• **YOUR TASK**
Wherever "hinge" appears in a line, list that line.

• **ENTRIES SUPPLIED**
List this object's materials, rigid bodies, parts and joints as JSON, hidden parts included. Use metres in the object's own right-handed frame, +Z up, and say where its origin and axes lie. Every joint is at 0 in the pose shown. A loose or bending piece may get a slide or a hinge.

==

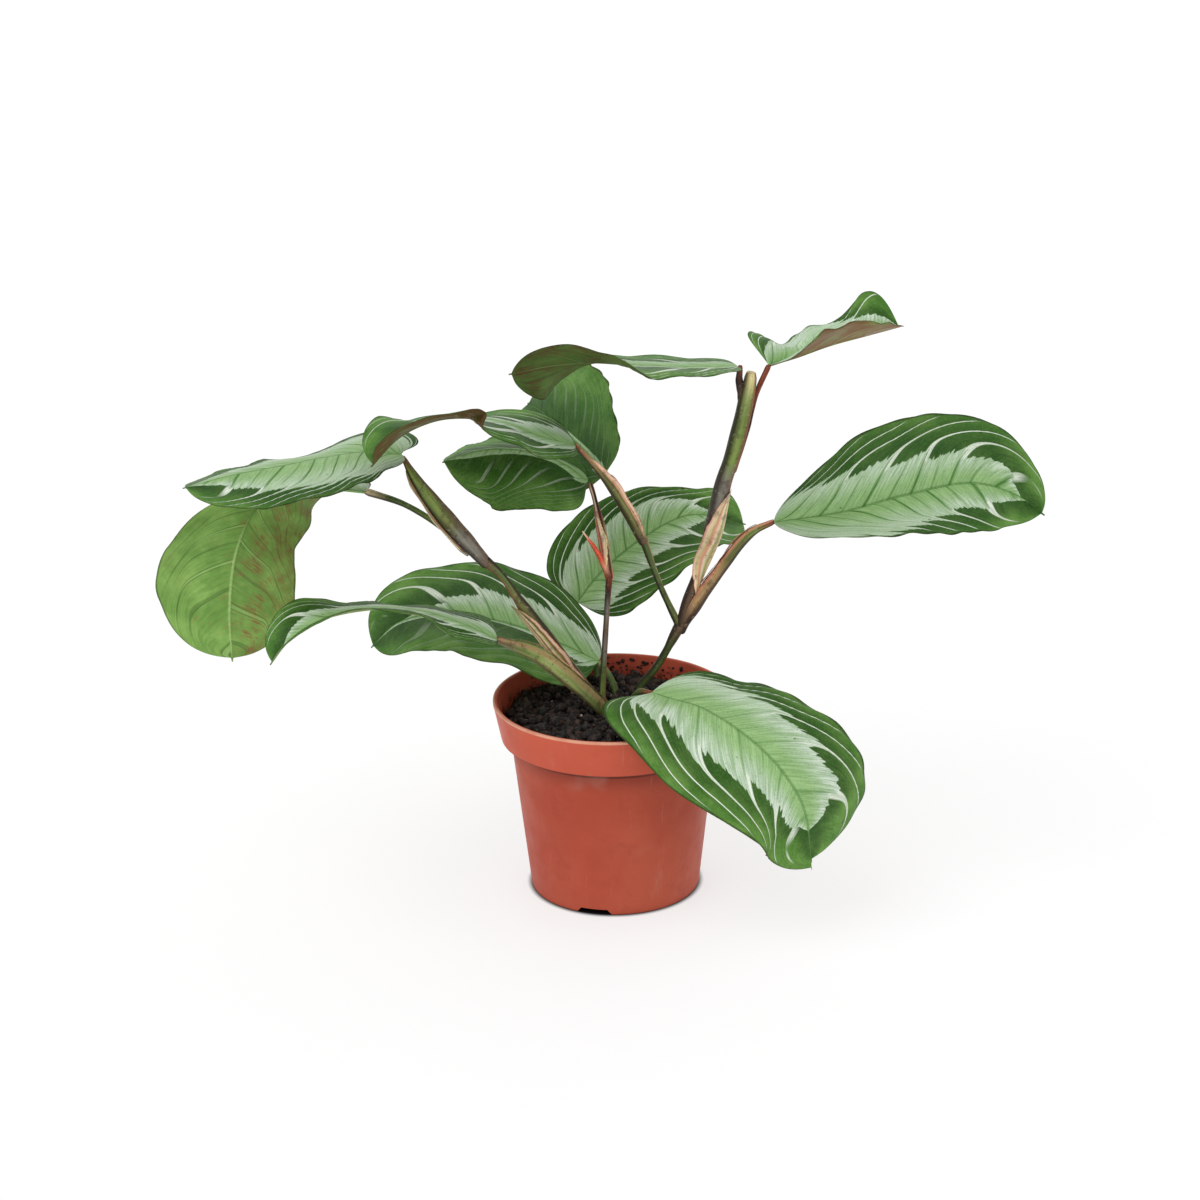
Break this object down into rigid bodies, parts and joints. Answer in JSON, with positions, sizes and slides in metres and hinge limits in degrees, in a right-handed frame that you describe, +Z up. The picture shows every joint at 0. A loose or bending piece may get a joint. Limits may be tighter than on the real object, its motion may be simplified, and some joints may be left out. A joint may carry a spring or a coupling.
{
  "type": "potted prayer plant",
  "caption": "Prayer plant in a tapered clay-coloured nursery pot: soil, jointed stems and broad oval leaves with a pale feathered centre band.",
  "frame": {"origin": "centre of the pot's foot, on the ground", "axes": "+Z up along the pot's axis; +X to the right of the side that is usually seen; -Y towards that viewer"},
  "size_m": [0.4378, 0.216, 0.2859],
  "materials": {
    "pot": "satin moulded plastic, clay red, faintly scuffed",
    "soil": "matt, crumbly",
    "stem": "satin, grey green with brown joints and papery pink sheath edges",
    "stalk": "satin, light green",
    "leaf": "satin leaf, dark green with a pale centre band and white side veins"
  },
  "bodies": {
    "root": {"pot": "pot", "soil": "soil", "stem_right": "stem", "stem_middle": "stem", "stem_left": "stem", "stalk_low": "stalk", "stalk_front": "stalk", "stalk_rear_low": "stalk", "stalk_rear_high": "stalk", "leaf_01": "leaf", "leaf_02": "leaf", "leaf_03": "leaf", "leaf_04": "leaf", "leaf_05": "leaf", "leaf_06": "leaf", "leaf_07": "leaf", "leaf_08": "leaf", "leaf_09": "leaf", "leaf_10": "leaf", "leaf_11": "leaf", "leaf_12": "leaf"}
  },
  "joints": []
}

...

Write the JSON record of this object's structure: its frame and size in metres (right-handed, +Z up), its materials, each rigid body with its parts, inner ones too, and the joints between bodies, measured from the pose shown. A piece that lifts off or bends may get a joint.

• **SOLUTION FOR THIS PROBLEM**
List this object's materials, rigid bodies, parts and joints as JSON, hidden parts included. Use metres in the object's own right-handed frame, +Z up, and say where its origin and axes lie. Every joint is at 0 in the pose shown. A loose or bending piece may get a slide or a hinge.
Break this object down into rigid bodies, parts and joints. Answer in JSON, with positions, sizes and slides in metres and hinge limits in degrees, in a right-handed frame that you describe, +Z up. The picture shows every joint at 0. A loose or bending piece may get a joint. Limits may be tighter than on the real object, its motion may be simplified, and some joints may be left out. A joint may carry a spring or a coupling.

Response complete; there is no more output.